Whilst the Lido is reserved for special occasions, my local is a more regular treat. At the café in St Werburghs City Farm (Open 10am – 4pm Wed – Mon at Watercress Road, St Werburghs, BS2 9YJ 0117 9428241) much of the produce travels an even shorter distance than I do to reach the tables. The farm itself provides most of the meat – goat, pork and lamb, as well as eggs – though for vegetarians it can be a little distressing to watch cute kids grow up, take a brief sabbatical and reappear in the stew. A group of disabled gardeners grow salad at the farm and sell their fresh leaves to the café.
The café backs up against Ashley Vale Allotments and holders trade their gluts for food stamps. Right now they’re exchanging callaloo, a West Indian spinach-like plant, and beetroot, which is turned into a rich spiced chutney, for lattes and flapjacks. As if this wasn’t socially enterprising enough, the menu always features at least one option that is ‘affordable’. Even without choosing the cheapest dish, I still manage to have two courses and a City Farm green tea for less than £9.

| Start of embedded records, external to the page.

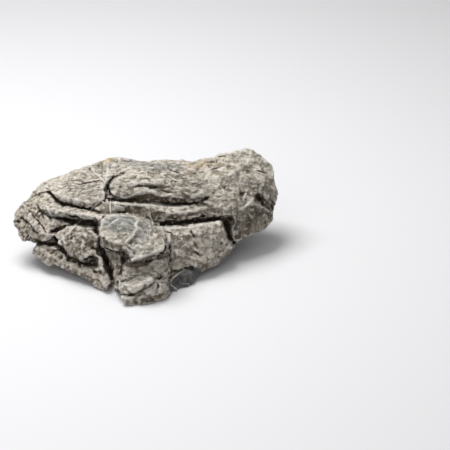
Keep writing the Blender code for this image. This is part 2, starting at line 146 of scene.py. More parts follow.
# Flat faces that the blocks have broken along: how far in they lie, how much they turn left or right and up
# or down from the front view, and their outline there. Outlines and lines give across and up by turns.
TILT = math.radians(28)
VIEW_CENTRE = (78, 80)
VIEW_DISTANCE = 1687.5
VIEW_PLANE = -50
INWARD = np.array((0, math.cos(TILT), -math.sin(TILT)))
FACES = [
    # the crown and the hump below it, with its edge turned under
    (0, -0.3, 1.3, [-117,110, -104,123, -88,129, -76,132, -78,119, -92,114.5, -100,113.5]),
    (0, -0.1, 1, [-78,119, -76,132, -60,139, -44,143, -43,124, -55,122.5, -65,121, -70,118.5]),
    (0, 0, 0.9, [-44,143, -25,150, -12,145, -24,132, -36,128, -41,122, -43,124]),
    (-1.5, -0.1, 0.5, [-98,113, -85,117, -70,118, -63,121, -50,121.5, -42,119, -41,110, -50,104, -60,101,
     -75,103, -86,106, -93,111]),
    (0.5, 0, -0.9, [-94,110.5, -86,105.5, -75,102.5, -60,100.5, -50,103.5, -42,109.5, -41,105, -46,101,
     -55,97, -62,96.5, -75,99, -85,102, -92,107]),
    # the tongue's top, and its underside
    (-1.5, -0.2, 1, [-109,99, -101,110, -96,107, -90,101, -80,98, -70,95.5, -60,93.5, -50,91, -45,89,
     -48,85.5, -60,87, -70,89, -80,91, -92,91, -103,93]),
    (0, 0, -1, [-103,93, -92,91, -80,91, -70,89, -60,87, -50,86, -47,82, -50,80, -66,83, -70,86, -80,87,
     -92,87]),
    # the left end, and the ledge below the tongue
    (0, -0.6, 1, [-132,92, -124,100, -118,107, -113,113, -103,108, -108,99, -118,96]),
    (0, -0.7, -0.1, [-132,92, -118,96, -114,84, -114,68, -122,63, -130,68]),
    (0.5, -0.2, 0.1, [-118,96, -108,99, -103,93, -97,84, -96,74, -106,67, -114,68, -114,84]),
    (2, 0, 0.3, [-103,92, -92,87, -80,88, -76,84, -86,80, -97,75]),
    # the pitted block and the foot to its lower left
    (0, -0.1, 0.9, [-95,70, -90,73, -85,76.5, -78,79, -74,78, -62,76.5, -52,76, -53,69, -66,70, -80,69]),
    (-0.5, -0.35, -0.2, [-95,70, -80,69, -70,69.7, -70,56, -74,47, -82,50, -88,60]),
    (-0.5, 0.15, -0.25, [-70,69.7, -53,69, -52,62, -53,57, -50,47, -57,46, -60,43.5, -70,45, -74,47,
     -70,56]),
    (0, -0.4, 0.3, [-112,50, -117,57, -108,60, -96,57, -88,51, -90,41, -100,40, -108,43]),
    (0, -0.2, 0, [-90,41, -88,51, -76,44, -66,38, -62,30, -70,29, -80,32]),
    (0, -0.3, -0.1, [-66,38, -56,35, -46,33, -39,31, -35,20, -34,14, -50,18, -62,30]),
    # the boss: bluish upper left, pitted lower left, the two that turn right beyond its crest, and its lip
    (-1, -0.25, 0.75, [-49,76, -45,84, -40,90, -25,91.5, -12,89, -10,80, -11,73, -21,64, -34,65, -42,67]),
    (0, -0.7, -0.4, [-49,76, -42,67, -34,65, -22,63, -21,56, -23,50, -35,54, -41,54, -47,61]),
    (0, 0.6, 0.7, [-12,89, -3,85, 6,80, 11,73, 0,70, -11,73, -10,80]),
    (0, 0.35, 0.1, [-11,73, 0,70, 11,73, 17,69, 20,61, 21,56, 8,59, -5,61, -14,57, -18,62]),
    (-0.5, 0.05, -0.35, [-20,60, -14,57, -5,61, 8,59, 21,56, 17,51, 13,54, 3,50, -10,45, -18,43, -22,50]),
    # the recess below it and the block to the right of that
    (2, 0, 0.1, [-26,43, -20,44, -10,43.5, 0,46.5, 6,48, 4,38, 0,33, -20,32, -28,38]),
    (0, 0.3, 0.3, [8,48, 20,50, 21,42, 24,31, 18,26.5, 8,26, 2,33, 4,42]),
    # the shelf's top and its front
    (0, 0, 1.2, [-34,99, -31,103.5, -10,104, 10,103, 30,99.5, 45,99, 54,100, 52,97, 30,92, 10,94, -5,96,
     -20,96]),
    (0, -0.1, -0.2, [-35,92, -34,99, -20,96, -5,96, 5,94, 2,85, -5,87, -10,90, -18,91]),
    (0, 0.05, -0.35, [5,94, 30,92, 52,97, 62,100, 80,94, 72,87, 50,85, 20,82, 8,80.5, 2,85]),
    (2, -0.3, 0.2, [-50,92, -41,105, -36,105, -34.5,99, -35,91, -42,90.5]),
    # the brow's top, its lower face and its underside
    (0, -0.1, 0.9, [-40,112, -33,129, -20,132, 0,128, 25,126, 25,118, 0,119.5, -20,114, -34,110]),
    (-0.5, 0, 0.35, [-34,110, -20,114, 0,119.5, 25,118, 48,116, 54,109, 40,105, 25,106.5, 12,107, 5,112.5,
     -8,111.5, -20,107.5]),
    (0, 0, -1, [-38,110, -30,107, -20,107.5, -8,111.5, 5,112.5, 12,107, 25,106.5, 40,105, 50,107, 50,102.5,
     25,102, 0,104.5, -15,104, -30,105, -39,106]),
    # the right face above the shelf, its ridge and the dark flank beyond it
    (0, 0.15, 0.5, [52,108, 62,119, 80,124, 92,119, 95,108, 80,99, 62,103]),
    (0, 0.1, -0.1, [62,103, 80,99, 95,108, 98,102, 93,94, 84,90, 66,92, 54,98]),
    (0, 0.5, 0.4, [92,119, 104,128, 120,122, 112,112, 104,104, 98,102, 95,108]),
    (0.5, 0.75, -0.3, [93,94, 104,104, 112,112, 119,104, 124,95, 120,80, 110,72, 100,68, 89,61, 86,68,
     86,80]),
    # the lower right face in three, and the dark smooth break at its foot
    (0, 0, 0.4, [8,80, 40,81, 62,84, 80,85, 81,75, 60,71, 40,69, 24,70]),
    (0, 0.2, -0.05, [24,70, 40,69, 60,71, 81,75, 86,62, 84,55, 73,44, 50,46, 30,50, 24,56]),
    (0, 0.35, -0.3, [24,56, 30,50, 50,46, 73,44, 60,34, 50,36, 35,34, 26,30, 22,40]),
    (0, 0.5, -0.5, [22,20, 28,27, 35,33, 50,36, 54,33, 51,27, 46,20, 35,14, 24,12]),
    # the round lobe at the foot, and the prow's tip
    (-1, -0.1, 0.6, [-33,17, -26,23, -15,26, -4,28.7, 0,31, 6,28, 8,22, 0,18, -3,16, -11,11.5, -24,11,
     -31,14]),
    (0, 0.25, -0.15, [-27,9, -11,9.5, -3,14, 0,17, 10,24, 20,20, 22,11, 10,5, -3,1, -20,0.5]),
]


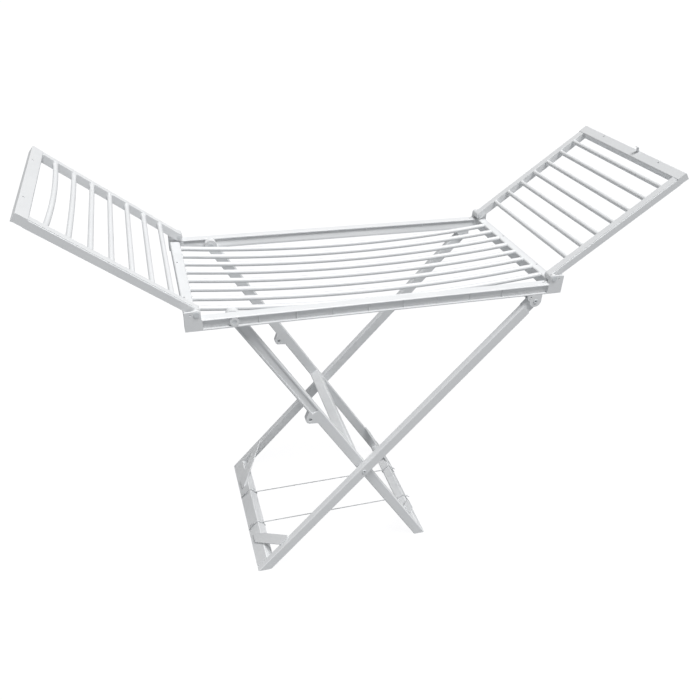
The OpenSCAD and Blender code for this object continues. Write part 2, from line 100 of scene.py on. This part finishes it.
def mouldedPlastic(name, s):
    # Polypropylene from a textured mould: an even satin with a fine spark grain,
    # faint flow shading from the gates and a slightly uneven gloss
    material, tree = emptyMaterial(name)
    place = addNode(tree, "ShaderNodeTexCoord").outputs["Object"]
    stretched = addNode(tree, "ShaderNodeMapping", {}, {"Vector": place, "Scale": s["stretch"]})
    flow = addNode(tree, "ShaderNodeTexNoise", {}, {
        "Vector": stretched.outputs["Vector"], "Scale": 1000 / s["flowMm"], "Detail": 3, "Roughness": 0.5})
    tint = addNode(tree, "ShaderNodeMix", {"data_type": "RGBA"}, {
        "Factor": flow.outputs["Fac"], "A": hexColour(s["dark"]), "B": hexColour(s["light"])})
    glossNoise = addNode(tree, "ShaderNodeTexNoise", {}, {
        "Vector": stretched.outputs["Vector"], "Scale": 1000 / s["glossMm"], "Detail": 4})
    gloss = addNode(tree, "ShaderNodeMapRange", {}, {
        "Value": glossNoise.outputs["Fac"], "From Min": 0.3, "From Max": 0.7,
        "To Min": s["smooth"], "To Max": s["rough"]})
    grain = addNode(tree, "ShaderNodeTexNoise", {}, {
        "Vector": stretched.outputs["Vector"], "Scale": 1000 / s["grainMm"], "Detail": 2})
    bump = addNode(tree, "ShaderNodeBump", {}, {
        "Strength": s["bump"], "Distance": s["bumpMm"] * mm, "Height": grain.outputs["Fac"]})
    shader = addNode(tree, "ShaderNodeBsdfPrincipled", {}, {
        "Base Color": tint.outputs["Result"], "Roughness": gloss.outputs["Result"],
        "IOR": s["ior"], "Normal": bump.outputs["Normal"]})
    addNode(tree, "ShaderNodeOutputMaterial", {}, {"Surface": shader.outputs["BSDF"]})
    return material


shellLook = {
    "dark": "#E8EAEC", "light": "#F2F3F4", "stretch": (1, 1, 1),
    "flowMm": 90, "glossMm": 35, "smooth": 0.38, "rough": 0.5,
    "grainMm": 1.2,    # real spark grain is about 0.2 mm, drawn coarser so that it shows
    "bump": 0.25, "bumpMm": 0.05, "ior": 1.49,
}
# Rods are extruded, so their marks run along them: X on the deck, Y on the wings
deckRodLook = dict(shellLook, dark="#ECEEF0", light="#F4F5F6", stretch=(0.06, 1, 1),
                   flowMm=14, glossMm=9, smooth=0.28, rough=0.42, grainMm=1.0, bump=0.2)
wingRodLook = dict(deckRodLook, stretch=(1, 0.06, 1))
pinLook = dict(shellLook, dark="#D9DCDF", light="#E3E6E8", smooth=0.24, rough=0.32, flowMm=12,
               glossMm=8, bump=0.1, ior=1.48)

shellMaterial = mouldedPlastic("mouldedPolypropylene", shellLook)
deckRodMaterial = mouldedPlastic("extrudedPolypropyleneAlongX", deckRodLook)
wingRodMaterial = mouldedPlastic("extrudedPolypropyleneAlongY", wingRodLook)
pinMaterial = mouldedPlastic("mouldedAcetal", pinLook)


def braidedPolyester(s):
    # Spun polyester cord: matt and slightly furry, with slow light and dark bands along it
    material, tree = emptyMaterial("braidedPolyester")
    place = addNode(tree, "ShaderNodeTexCoord").outputs["Object"]
    bands = addNode(tree, "ShaderNodeTexWave", {"bands_direction": "DIAGONAL"}, {
        "Vector": place, "Scale": s["bandScale"], "Distortion": 0.6, "Detail": 1})
    fibre = addNode(tree, "ShaderNodeTexNoise", {}, {
        "Vector": place, "Scale": 1000 / s["fibreMm"], "Detail": 3})
    tint = addNode(tree, "ShaderNodeMix", {"data_type": "RGBA"}, {
        "Factor": bands.outputs["Fac"], "A": hexColour(s["dark"]), "B": hexColour(s["light"])})
    bump = addNode(tree, "ShaderNodeBump", {}, {
        "Strength": 0.5, "Distance": s["bumpMm"] * mm, "Height": fibre.outputs["Fac"]})
    shader = addNode(tree, "ShaderNodeBsdfPrincipled", {}, {
        "Base Color": tint.outputs["Result"], "Roughness": 0.85, "Sheen Weight": 0.3,
        "Sheen Roughness": 0.5, "Normal": bump.outputs["Normal"]})
    addNode(tree, "ShaderNodeOutputMaterial", {}, {"Surface": shader.outputs["BSDF"]})
    return material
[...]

I have a frittata, the potatoes buttery soft, with a crisp goat’s cheese top, served with roast tomatoes and salad. My dessert, hazelnut praline brownie, has that winning combination of unctuousness and crunchiness, and is paired with frozen strawberry yoghurt: the fruit freshly picked from the allotment, the yoghurt from Jess’s Ladies, the ladies being a herd in nearby Gloucester. Even the crockery was made in the Burg, and the cutlery was a cast-off from another Bristolian restaurant. The food in the City Farm Café is invariably delicious, organic, inventive, filling, Fairtrade and cheap; but it’s packed with parents and their very, very noisy offspring almost all the time. I guess this is the price you pay for food that has taken steps instead of miles, and is, as they say, very Brizzle.